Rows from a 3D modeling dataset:
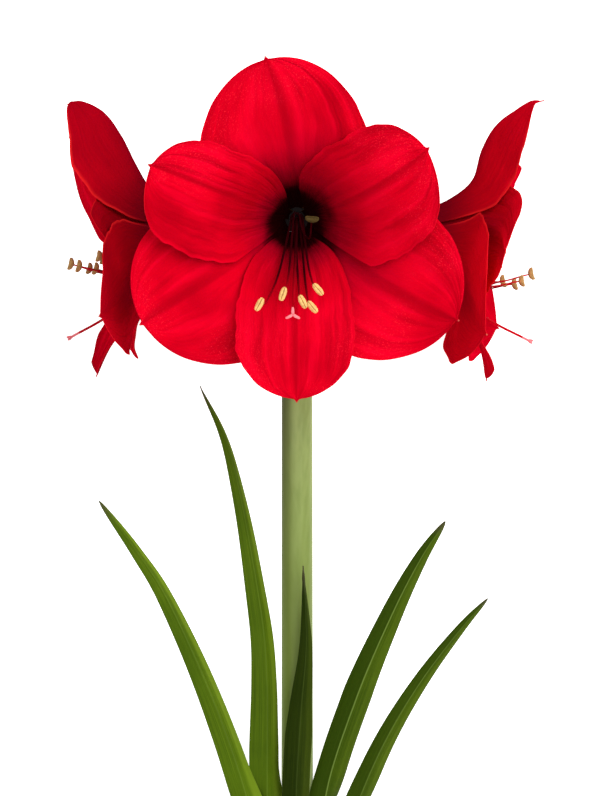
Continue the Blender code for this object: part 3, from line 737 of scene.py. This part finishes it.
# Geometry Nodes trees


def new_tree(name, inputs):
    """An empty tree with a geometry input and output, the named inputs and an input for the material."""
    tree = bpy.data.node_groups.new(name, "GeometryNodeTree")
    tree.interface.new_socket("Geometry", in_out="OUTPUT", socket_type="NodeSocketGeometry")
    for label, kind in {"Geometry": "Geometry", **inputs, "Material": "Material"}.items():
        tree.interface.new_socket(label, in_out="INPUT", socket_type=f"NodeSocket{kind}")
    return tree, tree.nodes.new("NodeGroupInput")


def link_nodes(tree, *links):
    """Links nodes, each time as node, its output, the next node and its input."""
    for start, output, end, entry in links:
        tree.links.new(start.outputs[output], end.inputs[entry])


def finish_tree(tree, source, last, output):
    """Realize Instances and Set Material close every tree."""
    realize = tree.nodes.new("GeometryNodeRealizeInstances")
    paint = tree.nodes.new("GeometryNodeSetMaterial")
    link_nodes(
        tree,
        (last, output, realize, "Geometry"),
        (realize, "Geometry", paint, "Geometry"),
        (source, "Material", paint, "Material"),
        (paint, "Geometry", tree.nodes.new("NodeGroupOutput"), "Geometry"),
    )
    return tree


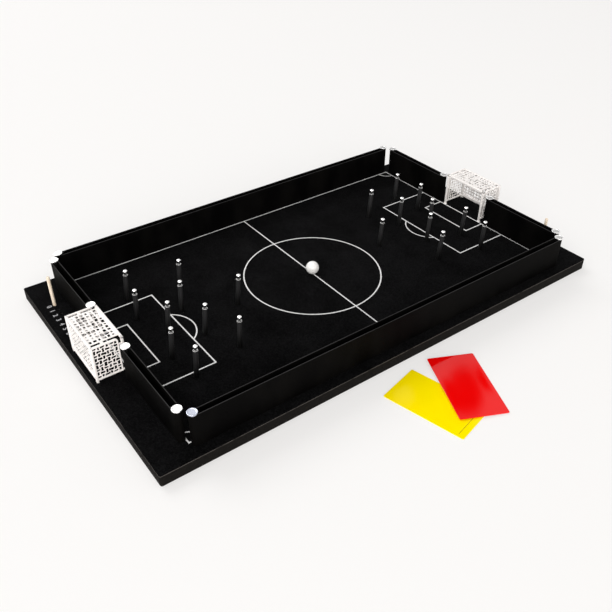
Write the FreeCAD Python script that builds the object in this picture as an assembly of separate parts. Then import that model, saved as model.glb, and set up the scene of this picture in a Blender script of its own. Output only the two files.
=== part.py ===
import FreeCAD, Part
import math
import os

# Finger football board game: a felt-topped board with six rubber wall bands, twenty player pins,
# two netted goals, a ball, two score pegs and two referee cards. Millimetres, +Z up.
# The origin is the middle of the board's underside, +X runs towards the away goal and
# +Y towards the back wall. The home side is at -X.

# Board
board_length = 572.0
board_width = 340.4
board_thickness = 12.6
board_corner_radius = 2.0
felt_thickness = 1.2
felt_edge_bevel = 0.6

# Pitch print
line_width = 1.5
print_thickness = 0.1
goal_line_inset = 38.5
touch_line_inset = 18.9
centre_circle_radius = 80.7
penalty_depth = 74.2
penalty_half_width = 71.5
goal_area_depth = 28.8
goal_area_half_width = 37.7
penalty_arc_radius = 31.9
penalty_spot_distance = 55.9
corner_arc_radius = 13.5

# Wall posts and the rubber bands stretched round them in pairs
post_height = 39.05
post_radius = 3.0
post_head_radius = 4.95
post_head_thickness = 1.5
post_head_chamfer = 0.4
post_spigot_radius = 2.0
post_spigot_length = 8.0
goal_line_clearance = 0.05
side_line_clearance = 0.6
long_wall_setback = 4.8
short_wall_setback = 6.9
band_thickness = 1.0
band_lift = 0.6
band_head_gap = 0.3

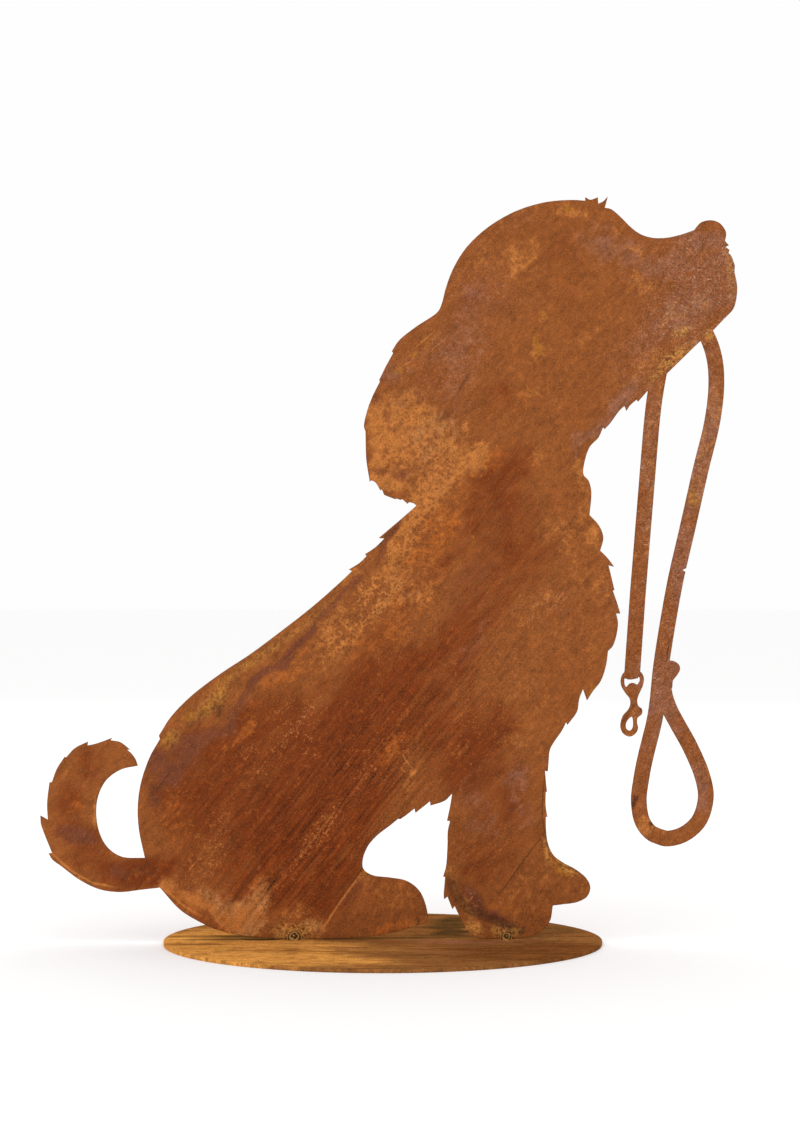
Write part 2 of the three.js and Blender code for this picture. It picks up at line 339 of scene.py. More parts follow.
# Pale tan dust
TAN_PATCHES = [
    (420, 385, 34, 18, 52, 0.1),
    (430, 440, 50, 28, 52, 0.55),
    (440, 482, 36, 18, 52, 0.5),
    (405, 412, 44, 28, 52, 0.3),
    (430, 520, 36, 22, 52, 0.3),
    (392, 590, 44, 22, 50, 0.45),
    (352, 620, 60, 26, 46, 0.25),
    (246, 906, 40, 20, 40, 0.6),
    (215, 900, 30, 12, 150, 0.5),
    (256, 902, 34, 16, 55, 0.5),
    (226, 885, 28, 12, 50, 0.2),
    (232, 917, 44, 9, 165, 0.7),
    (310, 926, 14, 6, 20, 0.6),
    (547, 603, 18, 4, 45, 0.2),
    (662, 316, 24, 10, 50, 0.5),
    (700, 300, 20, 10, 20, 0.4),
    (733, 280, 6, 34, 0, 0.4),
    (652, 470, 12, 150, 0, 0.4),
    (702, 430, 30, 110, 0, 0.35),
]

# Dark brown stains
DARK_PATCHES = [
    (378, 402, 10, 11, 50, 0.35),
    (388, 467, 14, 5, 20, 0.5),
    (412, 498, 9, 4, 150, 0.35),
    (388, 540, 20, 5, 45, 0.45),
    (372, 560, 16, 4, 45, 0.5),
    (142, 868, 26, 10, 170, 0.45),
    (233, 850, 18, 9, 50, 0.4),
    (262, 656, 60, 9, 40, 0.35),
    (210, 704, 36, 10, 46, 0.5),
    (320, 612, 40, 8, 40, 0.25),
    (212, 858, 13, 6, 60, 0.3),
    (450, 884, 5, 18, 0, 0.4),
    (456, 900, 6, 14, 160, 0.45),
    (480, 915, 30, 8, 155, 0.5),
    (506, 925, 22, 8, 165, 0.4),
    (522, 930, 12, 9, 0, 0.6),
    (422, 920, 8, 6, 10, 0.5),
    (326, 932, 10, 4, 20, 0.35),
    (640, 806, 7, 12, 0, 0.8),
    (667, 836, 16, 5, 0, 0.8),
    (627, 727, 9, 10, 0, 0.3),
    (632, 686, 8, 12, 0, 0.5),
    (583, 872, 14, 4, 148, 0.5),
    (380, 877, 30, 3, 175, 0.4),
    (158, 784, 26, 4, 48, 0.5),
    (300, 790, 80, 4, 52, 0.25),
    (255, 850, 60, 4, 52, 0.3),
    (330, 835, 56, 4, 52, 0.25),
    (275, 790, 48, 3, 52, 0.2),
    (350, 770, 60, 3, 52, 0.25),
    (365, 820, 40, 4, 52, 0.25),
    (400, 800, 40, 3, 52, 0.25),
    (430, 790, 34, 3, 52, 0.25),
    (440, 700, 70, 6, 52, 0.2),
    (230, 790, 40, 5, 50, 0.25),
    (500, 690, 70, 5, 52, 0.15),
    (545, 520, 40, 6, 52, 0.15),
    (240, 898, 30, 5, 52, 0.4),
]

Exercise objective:
Output the complete data exactly as written.

Response to the exercise:
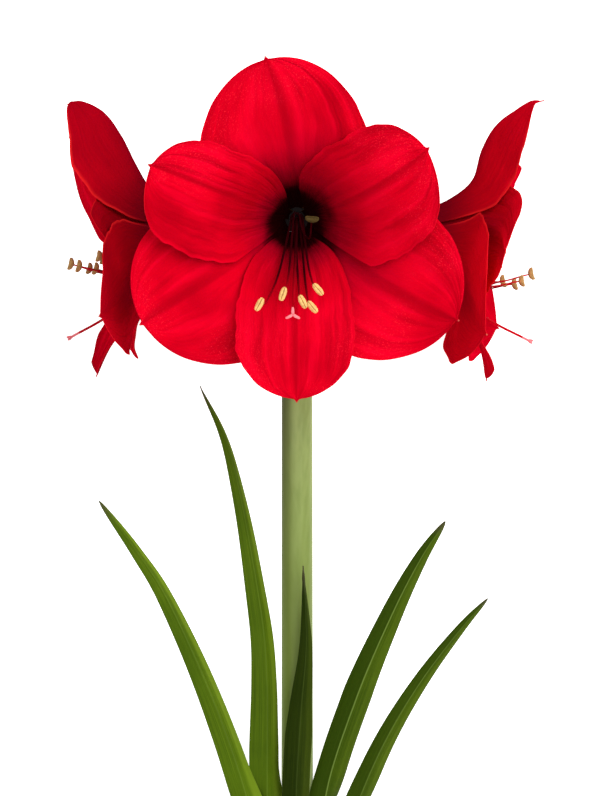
Continue the Blender code for this object: part 3, from line 737 of scene.py. This part finishes it.
# Geometry Nodes trees


def new_tree(name, inputs):
    """An empty tree with a geometry input and output, the named inputs and an input for the material."""
    tree = bpy.data.node_groups.new(name, "GeometryNodeTree")
    tree.interface.new_socket("Geometry", in_out="OUTPUT", socket_type="NodeSocketGeometry")
    for label, kind in {"Geometry": "Geometry", **inputs, "Material": "Material"}.items():
        tree.interface.new_socket(label, in_out="INPUT", socket_type=f"NodeSocket{kind}")
    return tree, tree.nodes.new("NodeGroupInput")


def link_nodes(tree, *links):
    """Links nodes, each time as node, its output, the next node and its input."""
    for start, output, end, entry in links:
        tree.links.new(start.outputs[output], end.inputs[entry])


def finish_tree(tree, source, last, output):
    """Realize Instances and Set Material close every tree."""
    realize = tree.nodes.new("GeometryNodeRealizeInstances")
    paint = tree.nodes.new("GeometryNodeSetMaterial")
    link_nodes(
        tree,
        (last, output, realize, "Geometry"),
        (realize, "Geometry", paint, "Geometry"),
        (source, "Material", paint, "Material"),
        (paint, "Geometry", tree.nodes.new("NodeGroupOutput"), "Geometry"),
    )
    return tree


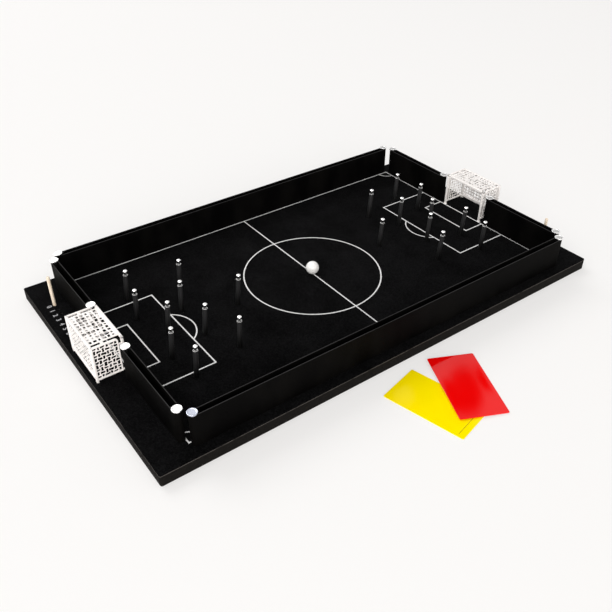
Write the FreeCAD Python script that builds the object in this picture as an assembly of separate parts. Then import that model, saved as model.glb, and set up the scene of this picture in a Blender script of its own. Output only the two files.
=== part.py ===
import FreeCAD, Part
import math
import os

# Finger football board game: a felt-topped board with six rubber wall bands, twenty player pins,
# two netted goals, a ball, two score pegs and two referee cards. Millimetres, +Z up.
# The origin is the middle of the board's underside, +X runs towards the away goal and
# +Y towards the back wall. The home side is at -X.

# Board
board_length = 572.0
board_width = 340.4
board_thickness = 12.6
board_corner_radius = 2.0
felt_thickness = 1.2
felt_edge_bevel = 0.6

# Pitch print
line_width = 1.5
print_thickness = 0.1
goal_line_inset = 38.5
touch_line_inset = 18.9
centre_circle_radius = 80.7
penalty_depth = 74.2
penalty_half_width = 71.5
goal_area_depth = 28.8
goal_area_half_width = 37.7
penalty_arc_radius = 31.9
penalty_spot_distance = 55.9
corner_arc_radius = 13.5

# Wall posts and the rubber bands stretched round them in pairs
post_height = 39.05
post_radius = 3.0
post_head_radius = 4.95
post_head_thickness = 1.5
post_head_chamfer = 0.4
post_spigot_radius = 2.0
post_spigot_length = 8.0
goal_line_clearance = 0.05
side_line_clearance = 0.6
long_wall_setback = 4.8
short_wall_setback = 6.9
band_thickness = 1.0
band_lift = 0.6
band_head_gap = 0.3

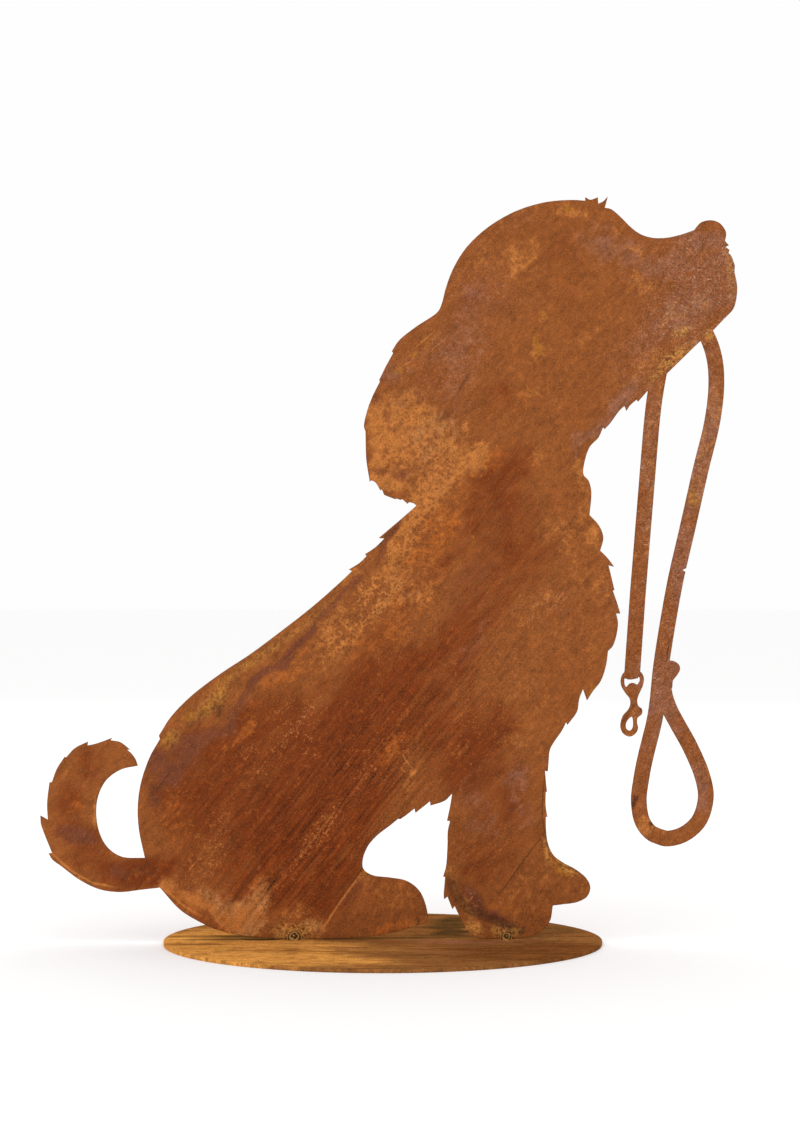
Write part 2 of the three.js and Blender code for this picture. It picks up at line 339 of scene.py. More parts follow.
# Pale tan dust
TAN_PATCHES = [
    (420, 385, 34, 18, 52, 0.1),
    (430, 440, 50, 28, 52, 0.55),
    (440, 482, 36, 18, 52, 0.5),
    (405, 412, 44, 28, 52, 0.3),
    (430, 520, 36, 22, 52, 0.3),
    (392, 590, 44, 22, 50, 0.45),
    (352, 620, 60, 26, 46, 0.25),
    (246, 906, 40, 20, 40, 0.6),
    (215, 900, 30, 12, 150, 0.5),
    (256, 902, 34, 16, 55, 0.5),
    (226, 885, 28, 12, 50, 0.2),
    (232, 917, 44, 9, 165, 0.7),
    (310, 926, 14, 6, 20, 0.6),
    (547, 603, 18, 4, 45, 0.2),
    (662, 316, 24, 10, 50, 0.5),
    (700, 300, 20, 10, 20, 0.4),
    (733, 280, 6, 34, 0, 0.4),
    (652, 470, 12, 150, 0, 0.4),
    (702, 430, 30, 110, 0, 0.35),
]

# Dark brown stains
DARK_PATCHES = [
    (378, 402, 10, 11, 50, 0.35),
    (388, 467, 14, 5, 20, 0.5),
    (412, 498, 9, 4, 150, 0.35),
    (388, 540, 20, 5, 45, 0.45),
    (372, 560, 16, 4, 45, 0.5),
    (142, 868, 26, 10, 170, 0.45),
    (233, 850, 18, 9, 50, 0.4),
    (262, 656, 60, 9, 40, 0.35),
    (210, 704, 36, 10, 46, 0.5),
    (320, 612, 40, 8, 40, 0.25),
    (212, 858, 13, 6, 60, 0.3),
    (450, 884, 5, 18, 0, 0.4),
    (456, 900, 6, 14, 160, 0.45),
    (480, 915, 30, 8, 155, 0.5),
    (506, 925, 22, 8, 165, 0.4),
    (522, 930, 12, 9, 0, 0.6),
    (422, 920, 8, 6, 10, 0.5),
    (326, 932, 10, 4, 20, 0.35),
    (640, 806, 7, 12, 0, 0.8),
    (667, 836, 16, 5, 0, 0.8),
    (627, 727, 9, 10, 0, 0.3),
    (632, 686, 8, 12, 0, 0.5),
    (583, 872, 14, 4, 148, 0.5),
    (380, 877, 30, 3, 175, 0.4),
    (158, 784, 26, 4, 48, 0.5),
    (300, 790, 80, 4, 52, 0.25),
    (255, 850, 60, 4, 52, 0.3),
    (330, 835, 56, 4, 52, 0.25),
    (275, 790, 48, 3, 52, 0.2),
    (350, 770, 60, 3, 52, 0.25),
    (365, 820, 40, 4, 52, 0.25),
    (400, 800, 40, 3, 52, 0.25),
    (430, 790, 34, 3, 52, 0.25),
    (440, 700, 70, 6, 52, 0.2),
    (230, 790, 40, 5, 50, 0.25),
    (500, 690, 70, 5, 52, 0.15),
    (545, 520, 40, 6, 52, 0.15),
    (240, 898, 30, 5, 52, 0.4),
]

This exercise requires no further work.